You can also see the original 72 minute cut that graced US theatres on this disc. It comes in the extras section and hasn’t been restored to the same standard as the 50 minute version, although aside from a flurry of green tram lines at each reel change, the quality isn’t bad enough to be a major issue. Oddly enough, this longer version is far more entertaining than the shorter one, which, by cutting all the dafter bits, ends up feeling considerably duller. Besides the lengthy middle section where Burke and the team are tested by their robotic alien kidnappers, affording us a look at one of the least convincing man-in-a-monster-suit scenes ever committed to celluloid, it also has more dialogue from the Hawtrey and Hayes double-act, both of whom are conspicuous in adding nothing to the plot at all and are clearly only there for light relief. Even with the fate of the earth in the balance they aren’t actually expected to take part in the climactic attempt to pilot the alien warship, and instead simply stand at the back and gawp comically as the humourless scientists do all the work. Mrs Jones even makes her priorities quite clear when she pointedly refuses to put on one of the alien knowledge-imparting reading devices on the grounds that: ‘It’s not long since I had a perm!’
Patricia Hayes is probably the saving grace of this film in many ways, although whether she’s supposed to be undercutting the seriousness of the action with an implied wink at its absurdities and inadequacies is genuinely hard to fathom. She barges grinning into scenes that are being played straight with her cry of ‘evening all – tea up!’ and proceeds to highlight rather than obscure the many stupidities on offer in the script: ‘wot you all getting up to tonight then?’ she enquires on finding Yellowlees and the Star Talk team contemplating imminent alien communication. ‘We’re trying to contact someone in space,’ deadpans Sandy. ‘No …! Well I never!’ offers the clearly unimpressed char-lady, turning to Yellowlees; ‘you never know what this lot’s gonna be getting’ up to next!’ Mrs Jones attempts at comic contributions become almost surreal later when the group encounter the burbling robot supervisor of the alien base after their kidnap, whereupon her immediate response is to confess to a clearly flabbergasted Yellowlees, ‘I wouldn’t fancy spending the night with one of them things. Look at all them spiky bits!’
Just imagine if Susan Foreman or Barbara Wright, upon encountering a Dalek for the very first time, reacted to it not with terror but with curious speculations as to its performance prospects in the sack … the whole history of British television could have taken an entirely different and rather unsavoury turn!
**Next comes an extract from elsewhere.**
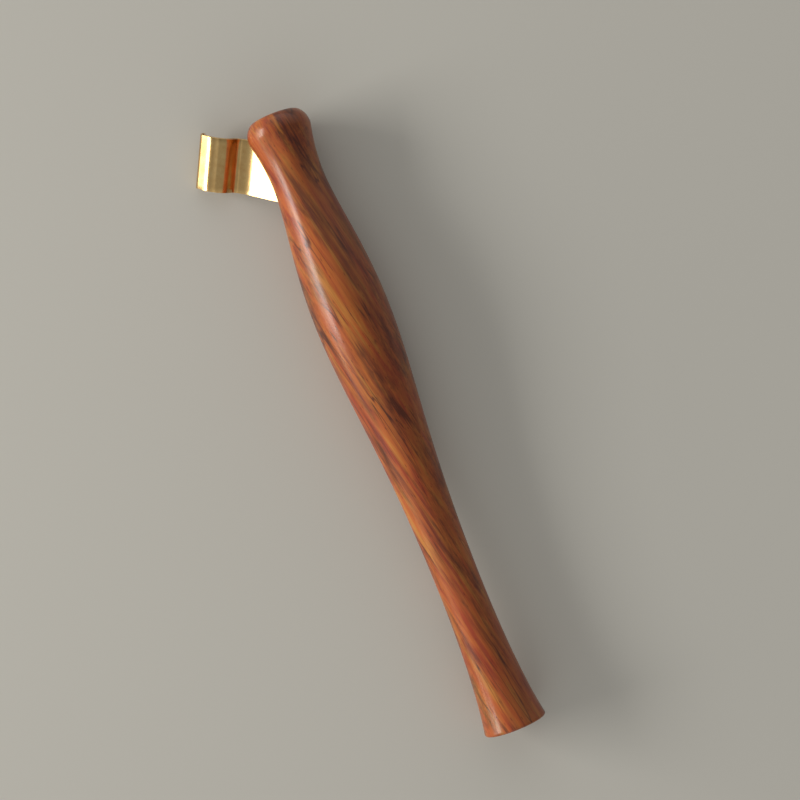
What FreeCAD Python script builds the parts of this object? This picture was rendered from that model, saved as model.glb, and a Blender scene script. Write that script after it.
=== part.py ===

“The Terrornauts” comes to UK DVD in an edition that presents both cuts of the film alongside a theatrical trailer and a photo gallery of posters and lobby cards that try to artificially ramp up interest by casting a prurient spotlight on Zena Marshalls lame ‘altar sacrifice’ scene using the tag line: ‘a virgin sacrifice to the gods of a ghastly galaxy’ -- but the film’s box office failure at the time indicates such desperate measures weren’t fooling anybody. Today, the release of “The Terrornauts” is definitely a welcome one for Amicus fans, filling a glaring hole in our collections; but don’t expect anything other than a parade of flimsy set-pieces set amid cheap miniature model effects and creaking sets. Elizabeth Lutyenstsky contributes a classy, incongruously zestful score but everything else about this production exudes an air of slipshod desperation and only the lingering nostalgia for this type of British fantasy fare makes it worth anyone’s effort.